↓↓↓

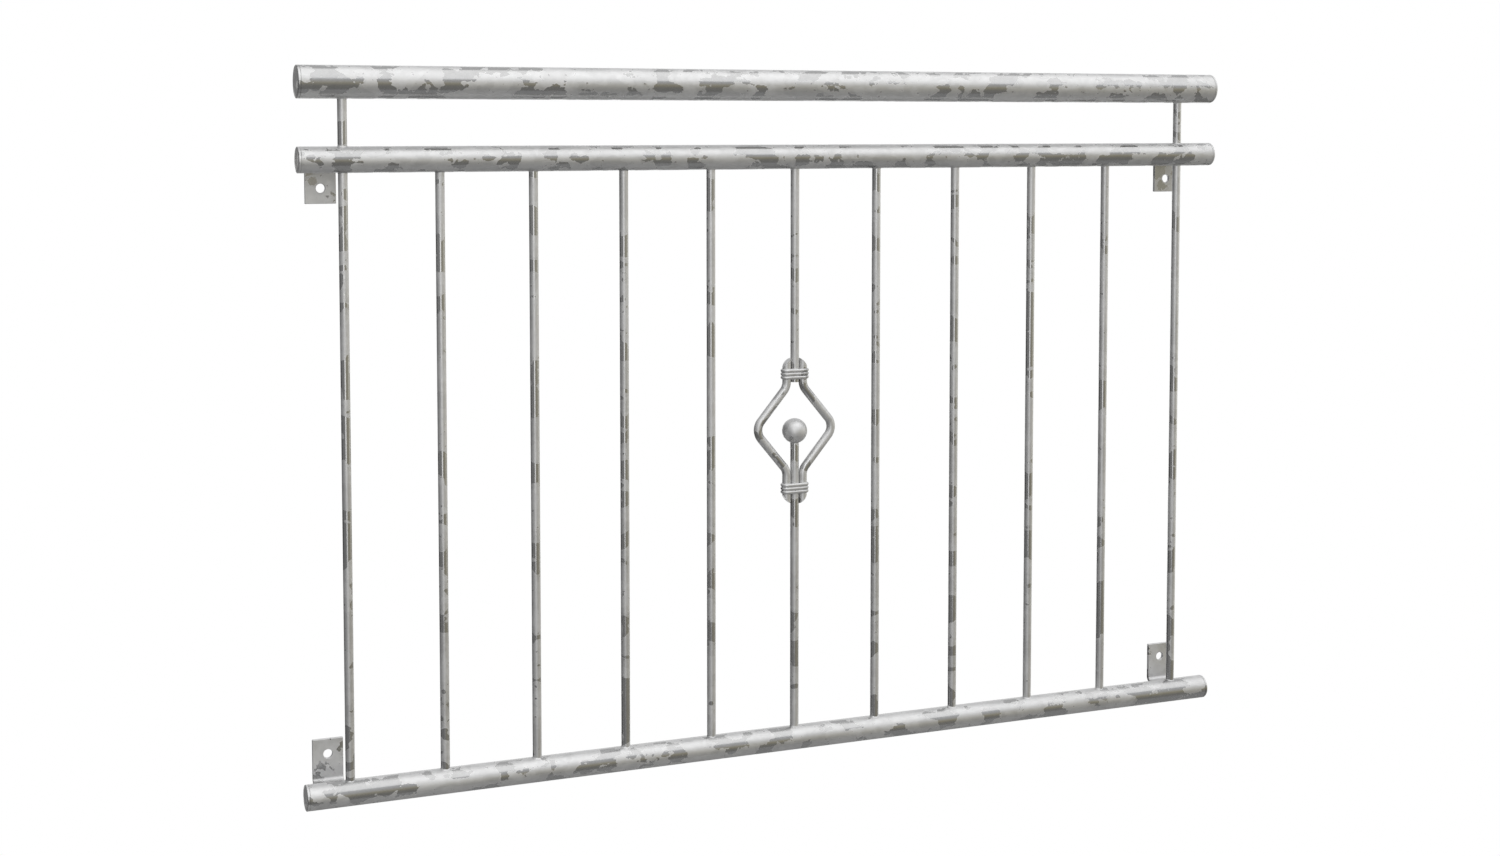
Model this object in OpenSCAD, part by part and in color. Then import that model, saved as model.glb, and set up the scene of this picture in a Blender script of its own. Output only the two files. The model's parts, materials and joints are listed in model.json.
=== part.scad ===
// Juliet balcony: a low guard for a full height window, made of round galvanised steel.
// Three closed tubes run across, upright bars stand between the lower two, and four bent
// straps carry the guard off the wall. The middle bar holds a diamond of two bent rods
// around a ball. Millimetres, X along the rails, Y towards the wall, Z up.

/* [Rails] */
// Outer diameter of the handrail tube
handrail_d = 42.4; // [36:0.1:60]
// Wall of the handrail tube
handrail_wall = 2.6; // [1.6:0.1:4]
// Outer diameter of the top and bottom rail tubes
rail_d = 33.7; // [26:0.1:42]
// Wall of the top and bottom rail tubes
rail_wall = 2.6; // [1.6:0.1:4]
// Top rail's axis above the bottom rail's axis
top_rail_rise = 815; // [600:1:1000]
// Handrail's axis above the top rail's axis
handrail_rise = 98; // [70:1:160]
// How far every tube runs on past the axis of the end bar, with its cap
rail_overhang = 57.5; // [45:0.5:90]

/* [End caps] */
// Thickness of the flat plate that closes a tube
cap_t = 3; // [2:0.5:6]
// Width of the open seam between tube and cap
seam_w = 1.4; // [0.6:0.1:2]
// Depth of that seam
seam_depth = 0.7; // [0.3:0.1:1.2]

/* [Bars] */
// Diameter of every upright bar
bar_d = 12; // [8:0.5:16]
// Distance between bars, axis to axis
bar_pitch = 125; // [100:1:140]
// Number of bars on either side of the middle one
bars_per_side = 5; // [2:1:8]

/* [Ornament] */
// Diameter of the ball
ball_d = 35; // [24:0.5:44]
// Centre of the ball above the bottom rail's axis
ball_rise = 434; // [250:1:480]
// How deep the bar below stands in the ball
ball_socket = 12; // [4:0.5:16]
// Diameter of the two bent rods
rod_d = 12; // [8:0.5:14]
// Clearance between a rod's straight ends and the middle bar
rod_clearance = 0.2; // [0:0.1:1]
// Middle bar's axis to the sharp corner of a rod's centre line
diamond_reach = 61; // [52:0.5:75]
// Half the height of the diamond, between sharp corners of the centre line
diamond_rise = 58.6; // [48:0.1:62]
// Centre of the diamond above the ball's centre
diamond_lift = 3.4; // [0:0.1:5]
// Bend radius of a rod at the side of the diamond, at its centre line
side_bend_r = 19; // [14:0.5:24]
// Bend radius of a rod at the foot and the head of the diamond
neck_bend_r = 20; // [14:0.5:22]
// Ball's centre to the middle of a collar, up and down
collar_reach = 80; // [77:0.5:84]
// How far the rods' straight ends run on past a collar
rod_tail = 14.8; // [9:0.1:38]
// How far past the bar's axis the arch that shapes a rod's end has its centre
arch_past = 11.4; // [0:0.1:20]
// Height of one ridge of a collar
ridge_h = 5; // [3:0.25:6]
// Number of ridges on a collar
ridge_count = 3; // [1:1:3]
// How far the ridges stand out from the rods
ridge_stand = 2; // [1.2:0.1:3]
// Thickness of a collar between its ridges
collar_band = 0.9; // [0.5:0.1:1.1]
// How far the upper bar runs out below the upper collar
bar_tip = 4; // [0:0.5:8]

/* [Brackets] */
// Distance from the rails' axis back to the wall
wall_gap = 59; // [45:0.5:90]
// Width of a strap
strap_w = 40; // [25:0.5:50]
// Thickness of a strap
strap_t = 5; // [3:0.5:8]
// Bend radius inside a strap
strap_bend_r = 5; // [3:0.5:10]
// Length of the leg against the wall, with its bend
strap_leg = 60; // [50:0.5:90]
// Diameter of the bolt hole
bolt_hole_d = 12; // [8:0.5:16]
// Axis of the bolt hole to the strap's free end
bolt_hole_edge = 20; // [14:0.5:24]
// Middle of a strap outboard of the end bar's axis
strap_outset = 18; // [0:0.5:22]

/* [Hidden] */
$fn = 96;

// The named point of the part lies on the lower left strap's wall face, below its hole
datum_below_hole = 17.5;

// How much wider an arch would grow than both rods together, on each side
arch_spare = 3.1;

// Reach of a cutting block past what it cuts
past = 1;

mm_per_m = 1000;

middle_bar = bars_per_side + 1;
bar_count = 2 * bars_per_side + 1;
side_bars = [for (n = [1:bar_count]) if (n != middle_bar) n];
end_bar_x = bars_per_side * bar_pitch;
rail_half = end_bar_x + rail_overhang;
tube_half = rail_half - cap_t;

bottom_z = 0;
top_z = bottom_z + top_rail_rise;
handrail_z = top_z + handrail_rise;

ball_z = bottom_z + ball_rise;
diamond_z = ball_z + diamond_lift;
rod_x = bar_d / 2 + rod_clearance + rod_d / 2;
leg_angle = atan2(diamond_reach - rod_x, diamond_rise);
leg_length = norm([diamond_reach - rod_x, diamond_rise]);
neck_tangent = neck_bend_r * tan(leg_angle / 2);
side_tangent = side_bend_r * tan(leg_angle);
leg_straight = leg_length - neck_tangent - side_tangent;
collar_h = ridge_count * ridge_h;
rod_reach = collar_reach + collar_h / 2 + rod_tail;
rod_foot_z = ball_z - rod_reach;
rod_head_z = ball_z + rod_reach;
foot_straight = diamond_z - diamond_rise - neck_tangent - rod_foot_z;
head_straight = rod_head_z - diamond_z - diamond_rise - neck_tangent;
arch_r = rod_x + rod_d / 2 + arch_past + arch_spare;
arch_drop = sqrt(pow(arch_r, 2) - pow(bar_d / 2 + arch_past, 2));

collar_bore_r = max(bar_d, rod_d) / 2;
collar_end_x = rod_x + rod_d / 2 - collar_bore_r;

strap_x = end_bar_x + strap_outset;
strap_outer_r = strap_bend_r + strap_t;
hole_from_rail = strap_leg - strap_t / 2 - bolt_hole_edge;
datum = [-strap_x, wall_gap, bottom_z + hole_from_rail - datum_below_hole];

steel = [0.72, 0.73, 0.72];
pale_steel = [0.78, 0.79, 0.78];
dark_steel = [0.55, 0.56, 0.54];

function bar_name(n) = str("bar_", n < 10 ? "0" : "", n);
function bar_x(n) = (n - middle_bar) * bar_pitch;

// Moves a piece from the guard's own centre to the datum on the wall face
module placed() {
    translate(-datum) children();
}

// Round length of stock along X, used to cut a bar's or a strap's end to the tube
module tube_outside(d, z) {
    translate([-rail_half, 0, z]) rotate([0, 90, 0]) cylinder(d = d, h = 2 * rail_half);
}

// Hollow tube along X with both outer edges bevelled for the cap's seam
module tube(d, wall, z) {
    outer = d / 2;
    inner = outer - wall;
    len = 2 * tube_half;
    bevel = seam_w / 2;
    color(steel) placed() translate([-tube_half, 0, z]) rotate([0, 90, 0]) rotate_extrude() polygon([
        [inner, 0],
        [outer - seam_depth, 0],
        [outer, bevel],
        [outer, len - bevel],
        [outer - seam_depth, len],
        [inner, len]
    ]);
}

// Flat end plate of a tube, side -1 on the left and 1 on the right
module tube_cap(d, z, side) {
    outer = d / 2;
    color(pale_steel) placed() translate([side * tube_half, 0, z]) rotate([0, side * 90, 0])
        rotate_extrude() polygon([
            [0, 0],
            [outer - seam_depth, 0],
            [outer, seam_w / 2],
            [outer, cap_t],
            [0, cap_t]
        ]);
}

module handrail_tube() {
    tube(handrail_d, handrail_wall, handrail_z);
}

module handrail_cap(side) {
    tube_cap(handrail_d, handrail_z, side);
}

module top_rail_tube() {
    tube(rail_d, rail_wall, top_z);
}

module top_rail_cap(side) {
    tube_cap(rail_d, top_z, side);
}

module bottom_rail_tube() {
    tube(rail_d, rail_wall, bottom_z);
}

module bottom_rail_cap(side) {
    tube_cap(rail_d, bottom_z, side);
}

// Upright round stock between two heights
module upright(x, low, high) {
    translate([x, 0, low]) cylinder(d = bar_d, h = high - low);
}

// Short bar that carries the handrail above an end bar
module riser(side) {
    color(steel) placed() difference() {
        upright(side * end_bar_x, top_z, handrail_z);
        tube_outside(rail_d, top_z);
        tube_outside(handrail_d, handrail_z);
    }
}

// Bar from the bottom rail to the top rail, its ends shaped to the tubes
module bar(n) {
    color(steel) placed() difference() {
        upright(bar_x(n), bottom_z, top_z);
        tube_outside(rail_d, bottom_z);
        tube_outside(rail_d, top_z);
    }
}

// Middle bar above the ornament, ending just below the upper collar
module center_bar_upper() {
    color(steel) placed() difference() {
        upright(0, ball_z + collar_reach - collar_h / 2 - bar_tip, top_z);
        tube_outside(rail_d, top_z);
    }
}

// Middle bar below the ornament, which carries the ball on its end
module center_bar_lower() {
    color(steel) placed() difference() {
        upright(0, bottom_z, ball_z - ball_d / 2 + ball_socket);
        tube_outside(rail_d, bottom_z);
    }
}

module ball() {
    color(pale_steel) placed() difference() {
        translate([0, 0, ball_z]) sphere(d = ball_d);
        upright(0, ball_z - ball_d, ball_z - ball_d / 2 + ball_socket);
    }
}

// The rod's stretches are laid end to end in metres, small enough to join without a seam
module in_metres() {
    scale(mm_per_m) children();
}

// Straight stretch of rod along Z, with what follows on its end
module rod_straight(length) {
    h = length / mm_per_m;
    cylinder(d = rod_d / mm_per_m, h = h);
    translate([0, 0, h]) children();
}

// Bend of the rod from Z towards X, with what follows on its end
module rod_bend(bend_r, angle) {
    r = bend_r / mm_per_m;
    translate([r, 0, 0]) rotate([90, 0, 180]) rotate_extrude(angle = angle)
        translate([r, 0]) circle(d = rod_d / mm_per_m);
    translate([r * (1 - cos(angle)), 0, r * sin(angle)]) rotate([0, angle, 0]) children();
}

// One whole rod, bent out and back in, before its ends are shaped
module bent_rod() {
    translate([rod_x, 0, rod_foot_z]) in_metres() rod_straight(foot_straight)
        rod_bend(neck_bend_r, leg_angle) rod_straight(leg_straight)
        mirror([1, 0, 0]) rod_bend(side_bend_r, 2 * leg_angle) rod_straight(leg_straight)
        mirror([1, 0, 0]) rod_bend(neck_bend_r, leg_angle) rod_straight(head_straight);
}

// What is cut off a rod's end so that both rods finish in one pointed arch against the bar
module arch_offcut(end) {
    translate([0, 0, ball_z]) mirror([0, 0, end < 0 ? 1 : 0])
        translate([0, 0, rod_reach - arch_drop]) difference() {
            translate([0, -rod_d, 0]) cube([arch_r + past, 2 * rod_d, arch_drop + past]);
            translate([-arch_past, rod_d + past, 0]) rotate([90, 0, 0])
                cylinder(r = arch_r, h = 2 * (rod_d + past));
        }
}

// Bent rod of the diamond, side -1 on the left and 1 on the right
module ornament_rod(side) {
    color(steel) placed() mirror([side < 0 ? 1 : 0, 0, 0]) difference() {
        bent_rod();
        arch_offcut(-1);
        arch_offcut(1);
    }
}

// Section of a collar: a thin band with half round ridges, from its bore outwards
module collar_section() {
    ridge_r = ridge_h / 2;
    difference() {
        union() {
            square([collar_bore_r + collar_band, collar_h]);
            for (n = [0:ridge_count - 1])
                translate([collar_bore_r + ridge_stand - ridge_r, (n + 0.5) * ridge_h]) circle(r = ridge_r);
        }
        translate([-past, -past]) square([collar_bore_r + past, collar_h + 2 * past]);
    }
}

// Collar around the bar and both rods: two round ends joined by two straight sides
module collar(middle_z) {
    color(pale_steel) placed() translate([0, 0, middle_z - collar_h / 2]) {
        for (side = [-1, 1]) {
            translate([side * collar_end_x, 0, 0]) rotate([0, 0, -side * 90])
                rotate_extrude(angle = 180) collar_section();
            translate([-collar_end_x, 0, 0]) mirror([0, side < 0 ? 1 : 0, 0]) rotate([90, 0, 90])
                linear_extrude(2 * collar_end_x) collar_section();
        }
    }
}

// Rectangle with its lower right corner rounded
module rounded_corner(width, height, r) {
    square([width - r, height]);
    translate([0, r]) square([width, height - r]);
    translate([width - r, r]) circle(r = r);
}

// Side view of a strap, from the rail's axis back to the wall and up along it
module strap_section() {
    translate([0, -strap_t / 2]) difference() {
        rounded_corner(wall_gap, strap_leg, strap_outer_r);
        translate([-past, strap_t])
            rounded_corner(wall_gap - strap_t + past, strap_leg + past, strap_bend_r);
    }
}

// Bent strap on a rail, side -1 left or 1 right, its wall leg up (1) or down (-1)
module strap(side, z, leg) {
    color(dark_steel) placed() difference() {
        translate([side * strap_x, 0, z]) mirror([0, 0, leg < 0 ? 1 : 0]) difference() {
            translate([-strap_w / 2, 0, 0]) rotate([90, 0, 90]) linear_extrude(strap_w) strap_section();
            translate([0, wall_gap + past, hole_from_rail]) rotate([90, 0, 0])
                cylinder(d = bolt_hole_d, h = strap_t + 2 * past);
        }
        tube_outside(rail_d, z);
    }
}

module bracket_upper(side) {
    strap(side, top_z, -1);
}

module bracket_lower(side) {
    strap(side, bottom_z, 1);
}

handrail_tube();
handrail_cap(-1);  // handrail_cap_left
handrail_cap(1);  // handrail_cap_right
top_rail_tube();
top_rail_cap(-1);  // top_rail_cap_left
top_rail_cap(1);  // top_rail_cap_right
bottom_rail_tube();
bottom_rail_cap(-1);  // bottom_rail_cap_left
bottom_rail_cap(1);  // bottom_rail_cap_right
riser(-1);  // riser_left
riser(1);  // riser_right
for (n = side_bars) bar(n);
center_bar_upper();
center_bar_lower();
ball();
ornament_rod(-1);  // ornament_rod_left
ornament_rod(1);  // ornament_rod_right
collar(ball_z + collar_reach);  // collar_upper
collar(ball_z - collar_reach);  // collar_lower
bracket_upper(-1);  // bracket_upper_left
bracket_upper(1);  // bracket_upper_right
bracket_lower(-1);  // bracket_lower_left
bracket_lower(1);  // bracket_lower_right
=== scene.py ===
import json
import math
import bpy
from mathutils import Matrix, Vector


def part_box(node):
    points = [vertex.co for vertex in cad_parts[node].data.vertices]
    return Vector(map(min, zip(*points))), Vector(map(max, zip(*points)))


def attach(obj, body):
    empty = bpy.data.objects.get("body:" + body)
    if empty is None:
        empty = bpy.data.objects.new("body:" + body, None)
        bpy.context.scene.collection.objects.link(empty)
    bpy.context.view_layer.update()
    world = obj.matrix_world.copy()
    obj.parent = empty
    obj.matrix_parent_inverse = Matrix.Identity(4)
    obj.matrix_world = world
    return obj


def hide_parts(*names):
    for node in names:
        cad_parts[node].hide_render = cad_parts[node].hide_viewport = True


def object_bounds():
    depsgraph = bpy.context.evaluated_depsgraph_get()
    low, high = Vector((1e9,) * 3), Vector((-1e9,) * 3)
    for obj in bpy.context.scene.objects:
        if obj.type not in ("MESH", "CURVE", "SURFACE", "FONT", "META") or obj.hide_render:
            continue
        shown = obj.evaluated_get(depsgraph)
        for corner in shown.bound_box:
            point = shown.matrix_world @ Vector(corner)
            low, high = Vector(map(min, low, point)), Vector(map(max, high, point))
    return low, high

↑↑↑

Aim — Repeat, word for word, the lines from the opening of the material through the line containing "wall, Z up.".

Problem solution —
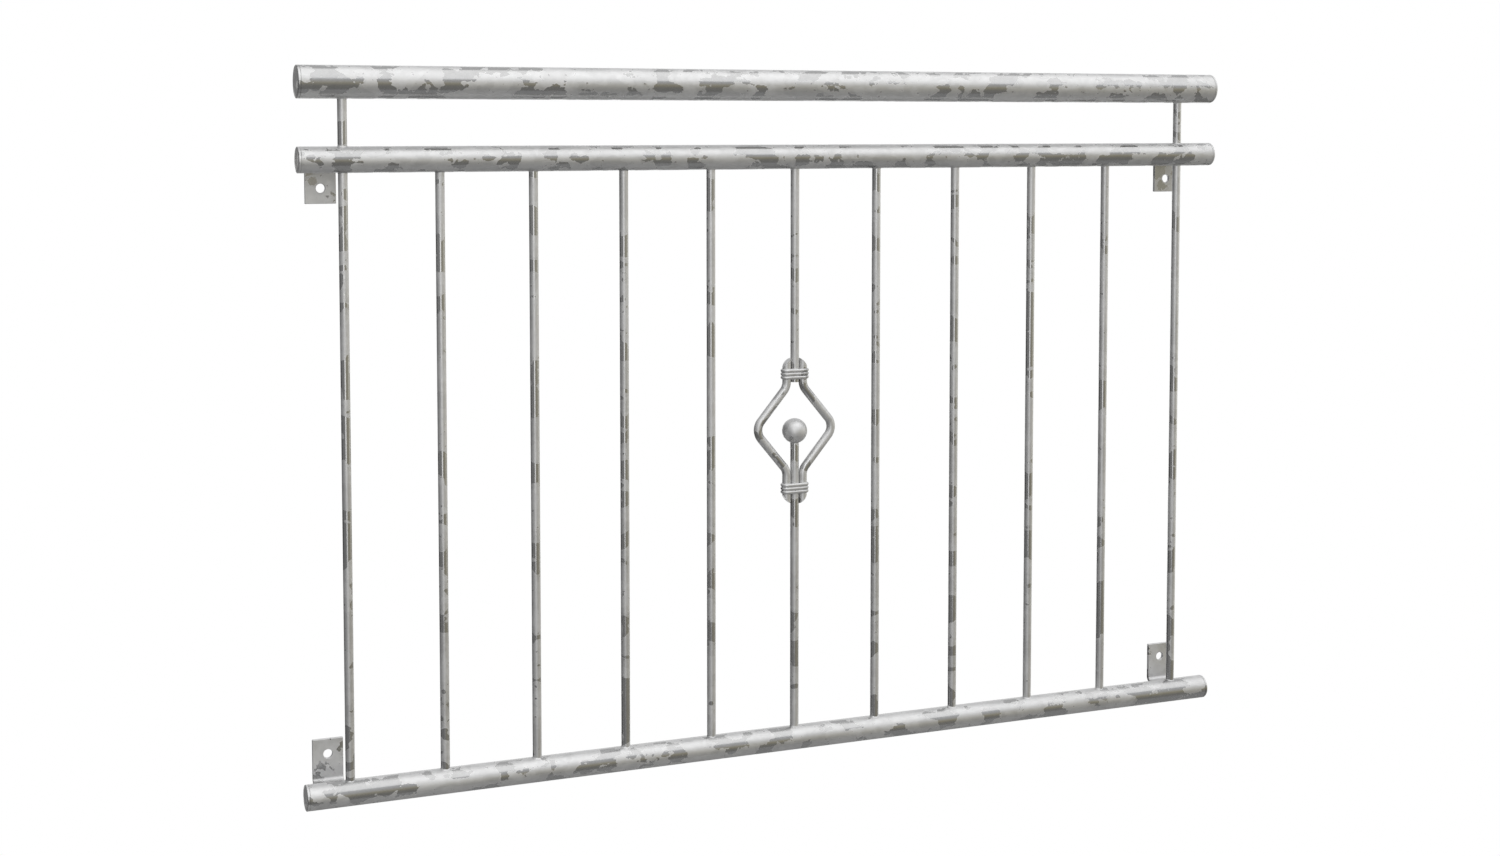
Model this object in OpenSCAD, part by part and in color. Then import that model, saved as model.glb, and set up the scene of this picture in a Blender script of its own. Output only the two files. The model's parts, materials and joints are listed in model.json.
=== part.scad ===
// Juliet balcony: a low guard for a full height window, made of round galvanised steel.
// Three closed tubes run across, upright bars stand between the lower two, and four bent
// straps carry the guard off the wall. The middle bar holds a diamond of two bent rods
// around a ball. Millimetres, X along the rails, Y towards the wall, Z up.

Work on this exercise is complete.